* **WHAT IS REQUIRED**: Could you print every line from the first one of the records below through the line containing "rear_bore_radius = 4.6", with both included and nothing else?
* START MATERIAL *
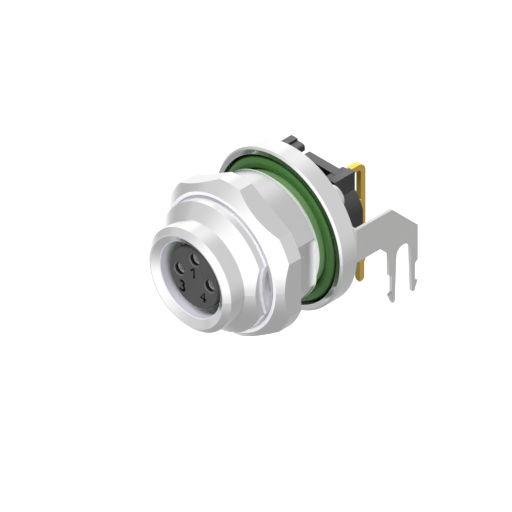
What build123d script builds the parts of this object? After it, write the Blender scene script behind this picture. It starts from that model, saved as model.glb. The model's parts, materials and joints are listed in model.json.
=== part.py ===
from build123d import *
import os
from math import cos, radians, sin

# Frame: the mating axis is Y, the mating side looks along -Y, +Z is up.
# The origin is on the axis, in the front face of the flange, where the panel seats.

# Housing: barrel, nose and flange
thread_radius = 6.0
thread_length = 7.65
flat_distance = 5.5
runout_length = 1.1
nose_radius = 4.85
nose_length = 1.57
lead_length = 0.46
lead_radius = 4.33
flange_radius = 7.5
flange_thickness = 1.85
flange_chamfer = 0.18
undercut_length = 0.95
undercut_lead = 0.1
panel_groove_land = 0.6
collar_radius = 5.5

# Housing: mating socket
mouth_radius = 4.22
mouth_depth = 0.48
socket_radius = 3.53
socket_depth = 2.4
seal_seat_radius = 3.95
web_thickness = 0.9
web_bore_radius = 3.15
rear_bore_radius = 4.6

# Hexagon nut
nut_across_flats = 14.0
nut_face_radius = 6.46
nut_thickness = 2.45
nut_gap_to_seat = 4.25
nut_clearance = 0.03
nut_edge = 0.12

# Seals
panel_ring_section = 0.6
panel_ring_gap = 0.04
panel_ring_slack = 0.21
panel_ring_depth = 0.4
face_ring_section = 0.55
seal_rest = 0.01

# Contact insert
insert_radius = 2.87
insert_recess = 0.4
insert_edge = 0.08
seal_groove_radius = 2.68
insert_body_length = 5.6
fit_clearance = 0.05
contact_pitch_radius = 1.77
pin_hole_radius = 0.52
pin_lead_radius = 0.665
pin_lead_depth = 0.2
pin_hole_depth = 0.8

# Contacts
contact_radius = 0.64
contact_clearance = 0.05
contact_setback = 0.6
contact_bore_radius = 0.45
contact_bore_depth = 4.2
contact_edge = 0.06
contact_slit_width = 0.22
contact_slit_length = 3.4
contact_length = 7.2
tail_width = 0.55
tail_bend_radius = 0.55
tail_end = 8.25
tail_tip_length = 0.3
tail_tip_width = 0.36
tail_clearance = 0.05
centre_tail_reach = 9.8
side_tail_reach = 7.9

# Rear carrier
carrier_disc_radius = 6.0
carrier_disc_thickness = 0.6
carrier_length = 3.21
carrier_radius = 5.0
carrier_half_width = 4.69
carrier_bottom = 3.1
carrier_floor = 3.6
rail_outer = 3.74
rail_thickness = 0.72
rail_start = 0.8
rail_top = 5.12
lip_inner = 2.15
lip_top = 4.92
lip_bottom = 4.3
lip_rounding = 0.28
bar_reach = 1.12
bar_top = 5.0
bar_start = 1.81
bar_thickness = 0.9

# Shield sheet
sheet_thickness = 0.3
sheet_inset = 0.5
sheet_clearance = 0.03
sheet_bend_radius = 0.05
lug_radius = 1.05
lug_rise = 0.15
lug_angle = 45.0
wing_inset = 0.2
wing_reach = 9.21
wing_top = 2.55
wing_bottom = 0.77
wing_corner = 3.0
leg_centre = 7.52
leg_half_span = 1.69
leg_half_gap = 0.83
leg_low_half_span = 1.37
leg_low_half_gap = 1.0
leg_root = 2.48
leg_root_bevel = 1.05
leg_shoulder = 4.0
leg_shoulder_drop = 0.22
leg_hook = 6.05
leg_hook_rise = 0.15
leg_tip = 6.97
leg_tip_drop = 0.2
leg_tip_half_width = 0.13

# Groove of the panel seal, inside the flange's land; its inner wall runs on as the undercut
panel_groove_radius = flange_radius - panel_groove_land
panel_groove_width = panel_ring_gap + 2 * panel_ring_section + panel_ring_slack
undercut_radius = panel_groove_radius - panel_groove_width

# Places along the axis that more than one piece shares
lead_back = -(thread_length + runout_length + nose_length)
face_y = lead_back - lead_length
rim_y = face_y + mouth_depth
seal_front = rim_y + socket_depth
seal_back = seal_front + 2 * (face_ring_section + seal_rest)
web_back = seal_back + web_thickness
insert_face = rim_y + insert_recess
insert_back = web_back + insert_body_length
chamber_front = insert_face + pin_hole_depth
contact_front = chamber_front + contact_setback
contact_back = contact_front + contact_length
panel_groove_depth = panel_ring_depth + panel_ring_section + seal_rest
sheet_back = flange_thickness + sheet_thickness
disc_back = sheet_back + carrier_disc_thickness
carrier_back = sheet_back + carrier_length


def across(y):
    """The plane square to the axis at y, with X to the right and Z up."""
    return Plane.XZ.offset(-y)


def save(piece, label):
    piece.part.label = label
    export_step(piece.part, f"parts/{label}.step")


os.makedirs("parts", exist_ok=True)

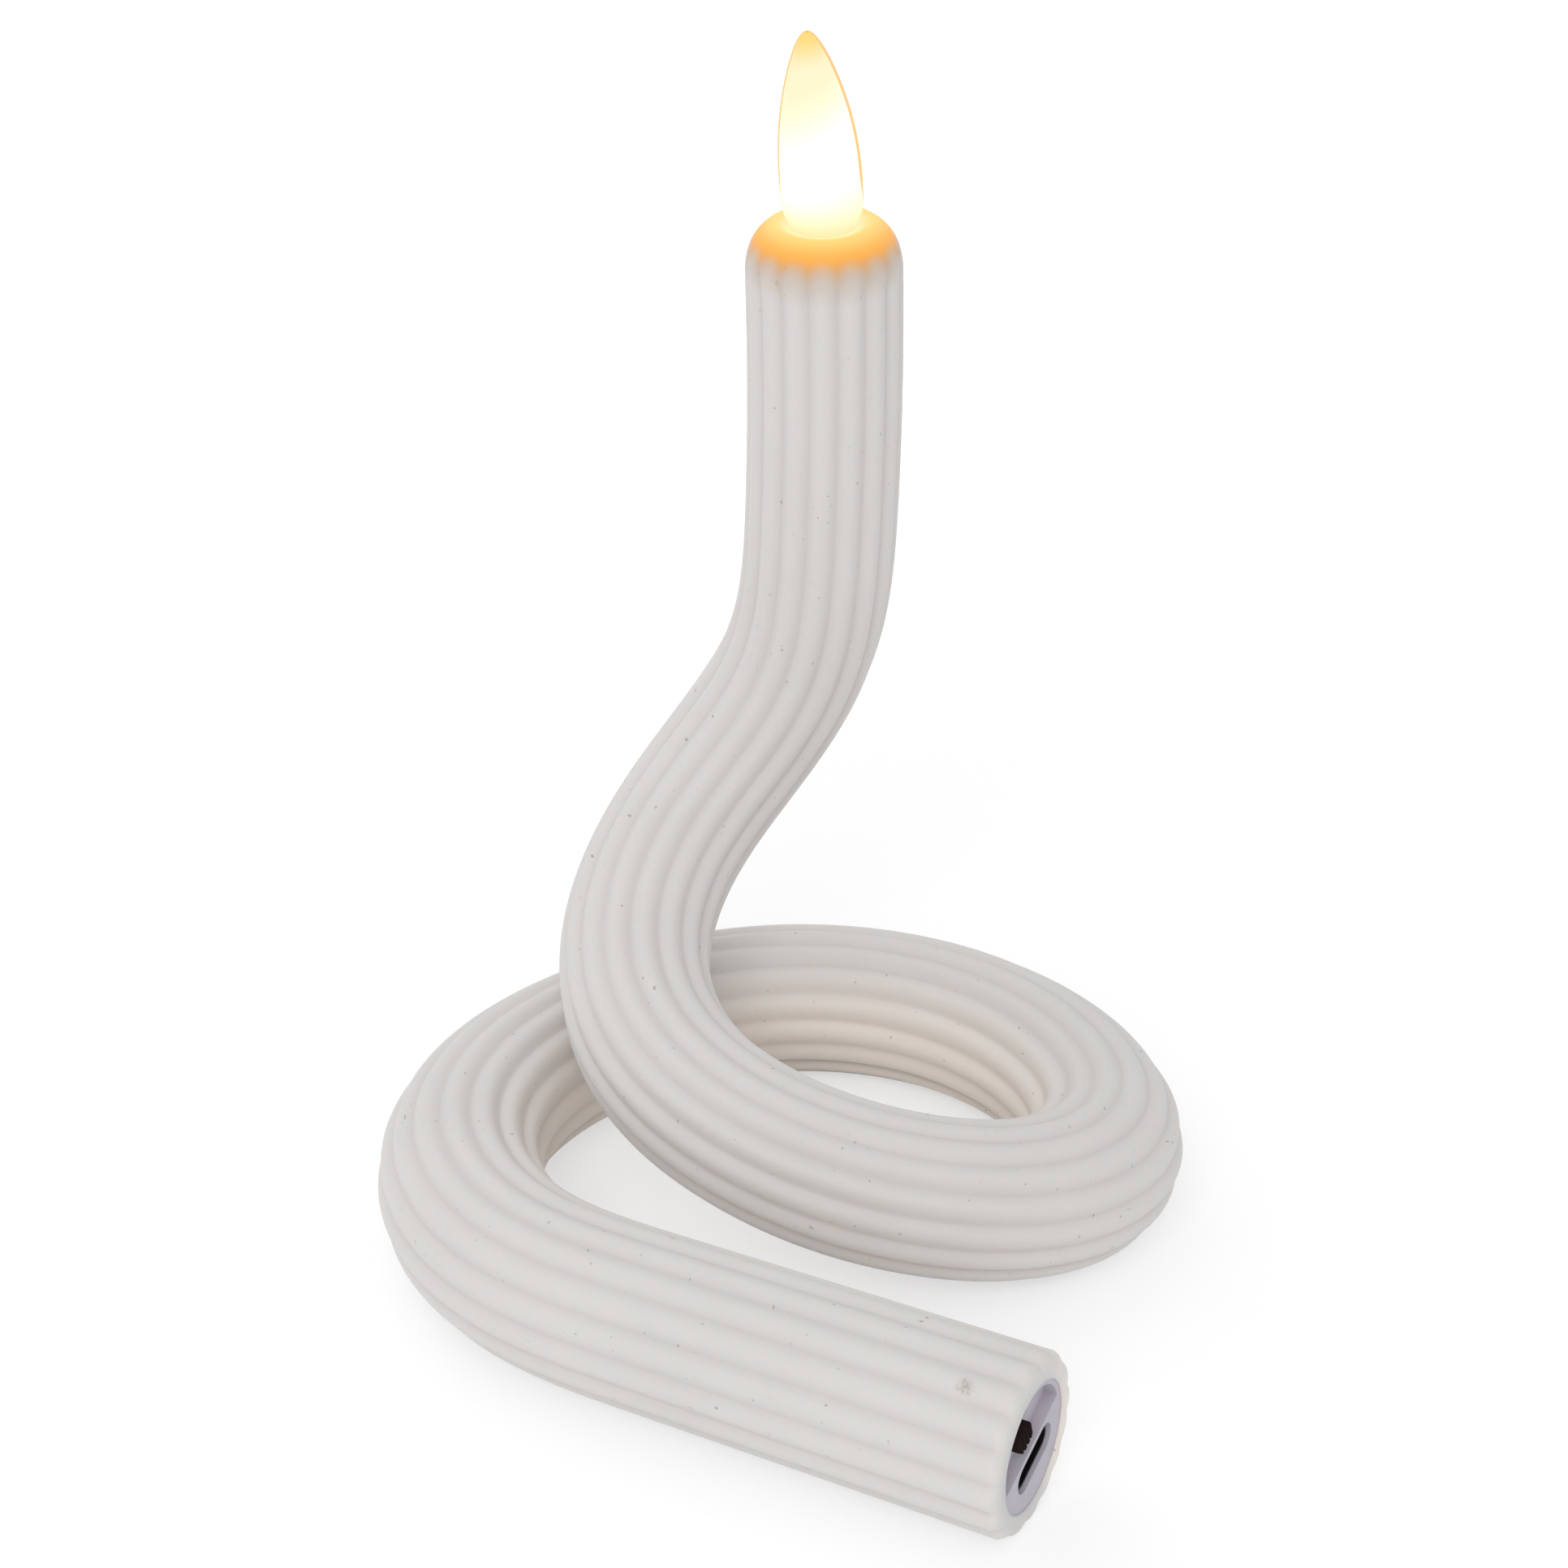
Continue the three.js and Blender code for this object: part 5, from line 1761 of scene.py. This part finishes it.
@dataclass
class Studio:
    """A white table under soft light, and the camera."""

    lens: float = 68.2636
    sensor: float = 36.0
    position: tuple[float, float, float] = (0.002526, -0.332794, 0.237344)
    pitch: float = 26.4167
    yaw: float = 0.4411
    clip_start: float = 0.01
    aim: tuple[float, float, float] = (0.0, 0.0, 0.05)
    floor_size: float = 6.0
    ambient: float = 0.66
    key_power: float = 5.8
    key_place: tuple[float, float, float] = (-0.22, -1.12, 0.9)
    key_size: float = 0.8
    fill_power: float = 1.8
    fill_place: tuple[float, float, float] = (-0.5, 0.6, 0.9)
    fill_size: float = 0.9
    floor_roughness: float = 0.7
    floor_gloss: float = 0.2
    floor_lighting: Colour = linear(252, 252, 252)
    floor_seen: Colour = linear(188, 188, 189)
    floor_lift: float = 0.56
    shade_near: float = 0.18
    shade_far: float = 0.5

    def camera(self) -> None:
        """Places the camera where the photograph was taken from."""
        data = bpy.data.cameras.new("studio_camera")
        data.lens = self.lens
        data.sensor_width = self.sensor
        data.clip_start = self.clip_start
        camera = place_object("studio_camera", data)
        camera.location = self.position
        camera.rotation_euler = (math.radians(90 - self.pitch), 0, math.radians(self.yaw))
        bpy.context.scene.camera = camera

    def lamp(self, name: str, place: tuple[float, float, float], size: float, power: float) -> None:
        """Adds one soft square lamp that faces the candle.

        Args:
            name: Its name.
            place: Where it hangs.
            size: Its side in metres.
            power: Its power in watts.
        """
        data = bpy.data.lights.new(name, "AREA")
        data.size = size
        data.energy = power
        lamp = place_object(name, data)
        lamp.location = place
        lamp.rotation_euler = (Vector(self.aim) - Vector(place)).to_track_quat("-Z", "Y").to_euler()

    def world(self) -> None:
        """Sets a plain white surround that camera, gloss and glass see at full white."""
        world = bpy.data.worlds.new("studio_surround")
        world.use_nodes = True
        world.node_tree.nodes.clear()
        bench = Bench(world.node_tree)
        seen = bench.seen("Is Camera Ray", "Is Glossy Ray", "Is Transmission Ray")
        strength = bench.remap(seen, 0.0, 1.0, self.ambient, 1.0)
        shade = bench.node("Background", Color=(1, 1, 1, 1), Strength=strength)
        output = bench.node("OutputWorld")
        bench.feed(output.inputs[0], shade.outputs[0])
        bpy.context.scene.world = world

    def floor(self) -> None:
        """Lays the white table, which keeps the candle's shadow."""
        half = self.floor_size / 2
        mesh = bpy.data.meshes.new("table_top")
        corners = [(-half, -half, 0), (half, -half, 0), (half, half, 0), (-half, half, 0)]
        mesh.from_pydata(corners, [], [(0, 1, 2, 3)])
        floor = place_object("table_top", mesh)
        material = bpy.data.materials.new("table_white")
        material.use_nodes = True
        bench = Bench(material.node_tree)
        seen = bench.seen("Is Camera Ray", "Is Glossy Ray")
        place = bench.node("TexCoord").outputs["Object"]
        away = bench.node("VectorMath", {"operation": "LENGTH"}, Vector=place)
        near = bench.remap(away.outputs["Value"], self.shade_near, self.shade_far, 1.0, 0.0)
        toned = bench.math("MULTIPLY", seen, near)
        bench.fill(
            material.node_tree.nodes["Principled BSDF"],
            Base_Color=bench.mix(toned, self.floor_lighting, self.floor_seen),
            Roughness=self.floor_roughness,
            Specular_IOR_Level=self.floor_gloss,
            Emission_Color=(1, 1, 1, 1),
            Emission_Strength=bench.math("MULTIPLY", seen, self.floor_lift),
        )
        mesh.materials.append(material)

    def build(self) -> None:
        """Sets up camera, lamps, surround and table."""
        scene = bpy.context.scene
        scene.view_settings.view_transform = "Standard"
        self.camera()
        self.lamp("key_lamp", self.key_place, self.key_size, self.key_power)
        self.lamp("fill_lamp", self.fill_place, self.fill_size, self.fill_power)
        self.world()
        self.floor()
        LOG.info("studio is set")


def main() -> None:
    """Builds the candle's sub-assemblies in order, dresses them and sets the studio."""
    logging.basicConfig(level=logging.INFO, format="%(name)s: %(message)s")
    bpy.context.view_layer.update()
    candle = Candle(MiddleLine())
    Sleeve(candle).build()
    Wiring(candle).build()
    Flame(candle).build()
    FootParts().build()
    LampParts().build()
    Studio().build()
    bpy.context.view_layer.update()
    LOG.info("sizes are written")


if __name__ == "__main__":
    main()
* END MATERIAL *
* **SOLUTION TO THIS EXERCISE**:
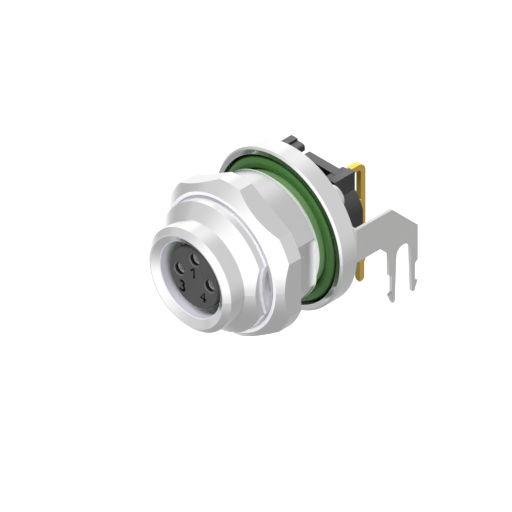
What build123d script builds the parts of this object? After it, write the Blender scene script behind this picture. It starts from that model, saved as model.glb. The model's parts, materials and joints are listed in model.json.
=== part.py ===
from build123d import *
import os
from math import cos, radians, sin

# Frame: the mating axis is Y, the mating side looks along -Y, +Z is up.
# The origin is on the axis, in the front face of the flange, where the panel seats.

# Housing: barrel, nose and flange
thread_radius = 6.0
thread_length = 7.65
flat_distance = 5.5
runout_length = 1.1
nose_radius = 4.85
nose_length = 1.57
lead_length = 0.46
lead_radius = 4.33
flange_radius = 7.5
flange_thickness = 1.85
flange_chamfer = 0.18
undercut_length = 0.95
undercut_lead = 0.1
panel_groove_land = 0.6
collar_radius = 5.5

# Housing: mating socket
mouth_radius = 4.22
mouth_depth = 0.48
socket_radius = 3.53
socket_depth = 2.4
seal_seat_radius = 3.95
web_thickness = 0.9
web_bore_radius = 3.15
rear_bore_radius = 4.6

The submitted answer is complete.